WRITTEN EXERCISE = Copy out the lines that have "into" in them.
─── DATASET EXTRACT ───
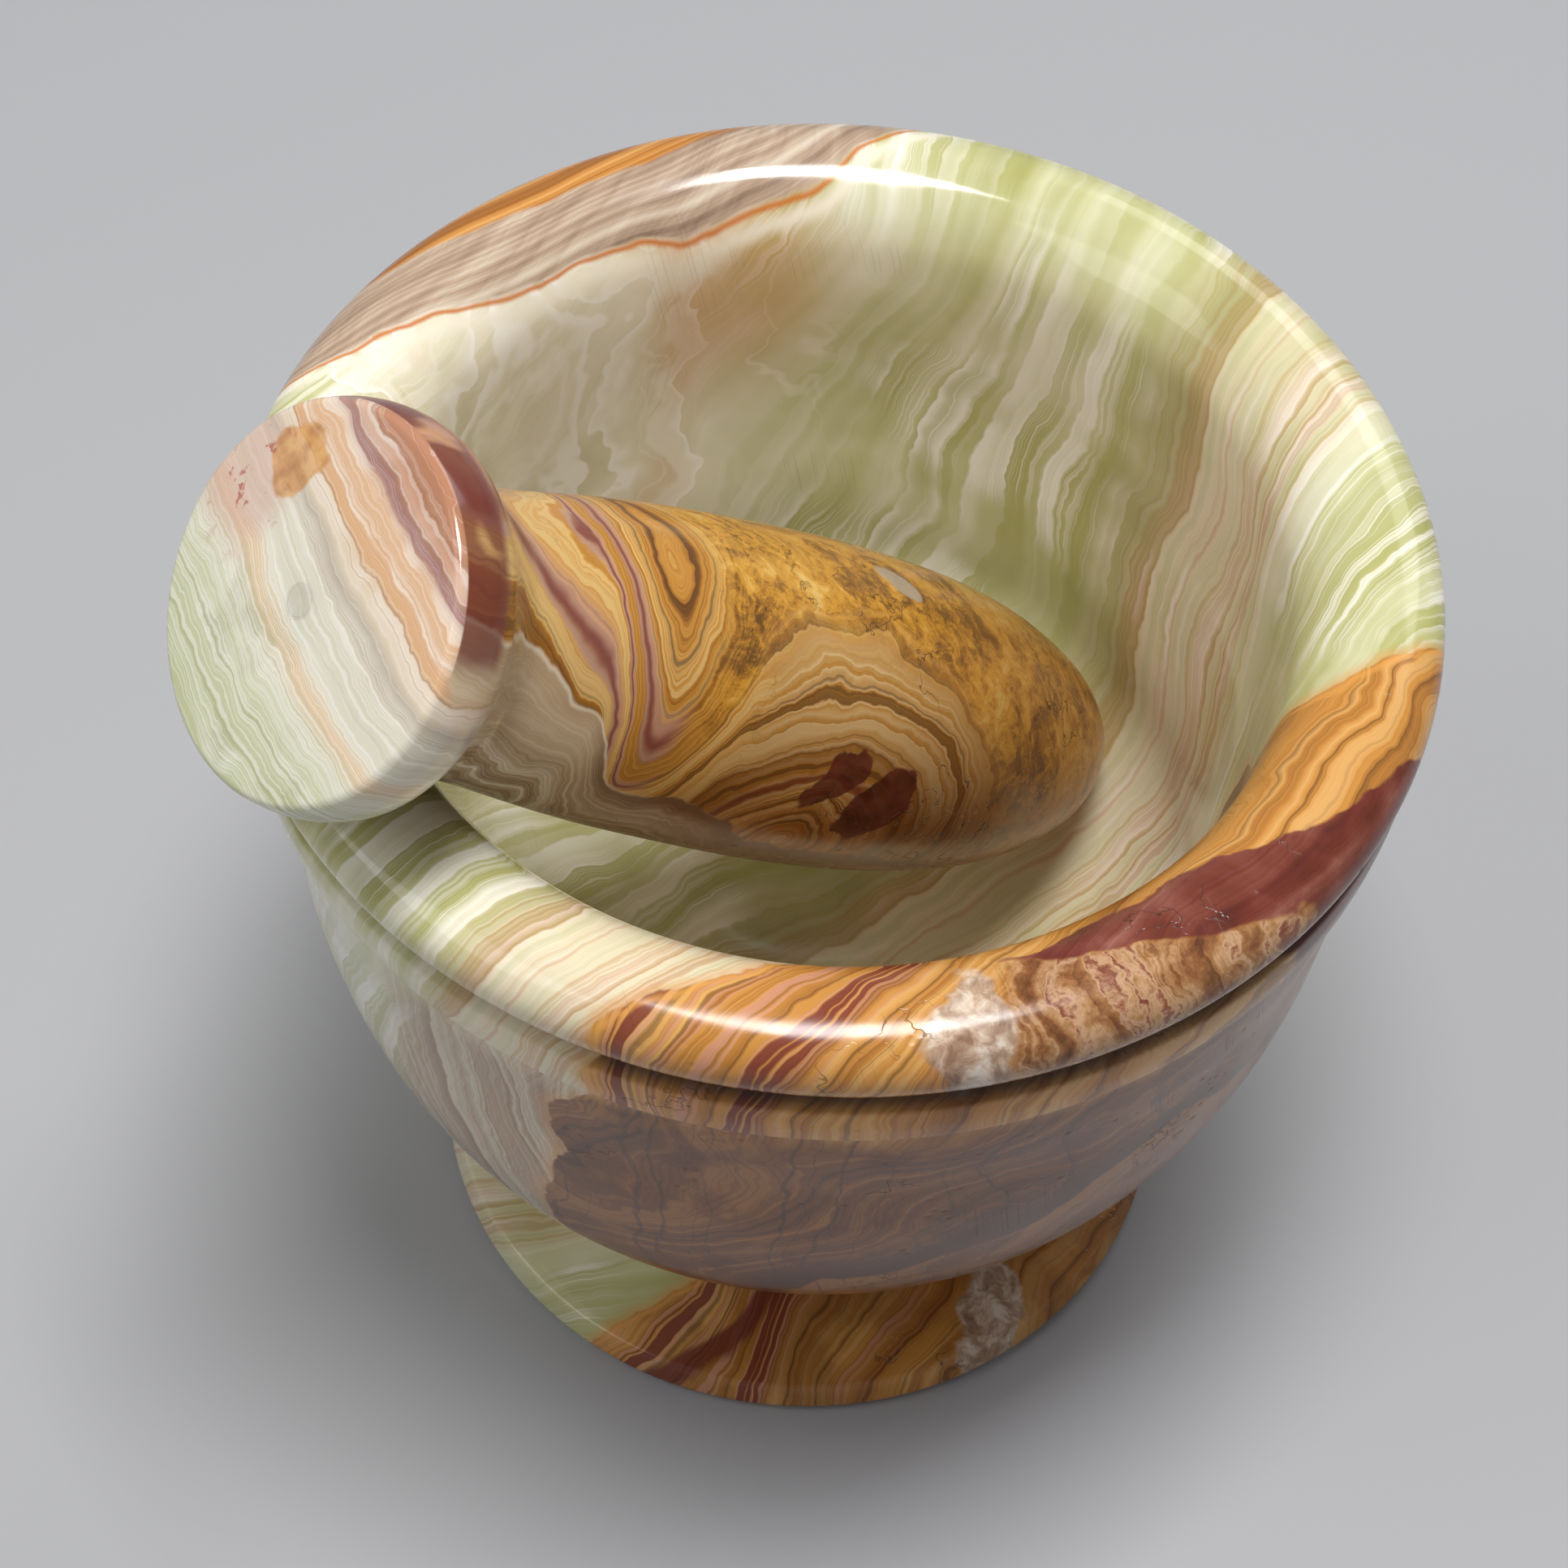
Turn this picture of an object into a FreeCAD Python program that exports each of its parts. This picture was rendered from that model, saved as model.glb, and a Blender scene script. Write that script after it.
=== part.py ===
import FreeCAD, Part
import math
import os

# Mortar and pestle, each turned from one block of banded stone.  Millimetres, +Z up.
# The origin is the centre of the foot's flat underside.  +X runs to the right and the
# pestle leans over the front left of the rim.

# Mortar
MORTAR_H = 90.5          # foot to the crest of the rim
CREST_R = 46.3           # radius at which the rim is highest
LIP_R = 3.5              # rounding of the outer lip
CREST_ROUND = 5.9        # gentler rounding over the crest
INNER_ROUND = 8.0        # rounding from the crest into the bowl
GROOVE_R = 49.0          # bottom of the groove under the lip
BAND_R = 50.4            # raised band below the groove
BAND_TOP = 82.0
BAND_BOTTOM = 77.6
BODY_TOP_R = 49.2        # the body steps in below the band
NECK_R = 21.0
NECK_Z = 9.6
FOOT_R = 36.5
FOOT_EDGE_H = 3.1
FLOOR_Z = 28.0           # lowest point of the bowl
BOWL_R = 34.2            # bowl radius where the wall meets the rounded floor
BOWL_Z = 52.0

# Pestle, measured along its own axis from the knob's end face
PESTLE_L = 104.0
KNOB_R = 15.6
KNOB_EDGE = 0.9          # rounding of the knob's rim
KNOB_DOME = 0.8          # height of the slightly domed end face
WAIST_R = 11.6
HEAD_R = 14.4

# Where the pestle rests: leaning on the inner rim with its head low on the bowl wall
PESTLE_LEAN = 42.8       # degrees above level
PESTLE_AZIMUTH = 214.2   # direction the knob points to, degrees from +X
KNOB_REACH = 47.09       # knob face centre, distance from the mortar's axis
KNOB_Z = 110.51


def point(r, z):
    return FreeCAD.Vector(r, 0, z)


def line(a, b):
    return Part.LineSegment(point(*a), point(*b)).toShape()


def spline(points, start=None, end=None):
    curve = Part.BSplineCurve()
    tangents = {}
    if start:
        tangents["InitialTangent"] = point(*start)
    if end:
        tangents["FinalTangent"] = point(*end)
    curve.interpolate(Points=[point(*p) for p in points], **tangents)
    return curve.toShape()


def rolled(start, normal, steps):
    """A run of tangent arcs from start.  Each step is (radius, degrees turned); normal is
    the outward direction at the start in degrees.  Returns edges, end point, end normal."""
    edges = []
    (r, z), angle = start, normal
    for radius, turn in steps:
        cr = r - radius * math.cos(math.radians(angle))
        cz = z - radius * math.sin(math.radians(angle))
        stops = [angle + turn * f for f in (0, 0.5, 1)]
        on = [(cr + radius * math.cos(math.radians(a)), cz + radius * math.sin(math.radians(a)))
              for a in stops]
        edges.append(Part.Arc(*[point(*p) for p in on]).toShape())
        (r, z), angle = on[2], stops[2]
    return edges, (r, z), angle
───
CORRECT RESULT =
Turn this picture of an object into a FreeCAD Python program that exports each of its parts. This picture was rendered from that model, saved as model.glb, and a Blender scene script. Write that script after it.
INNER_ROUND = 8.0        # rounding from the crest into the bowl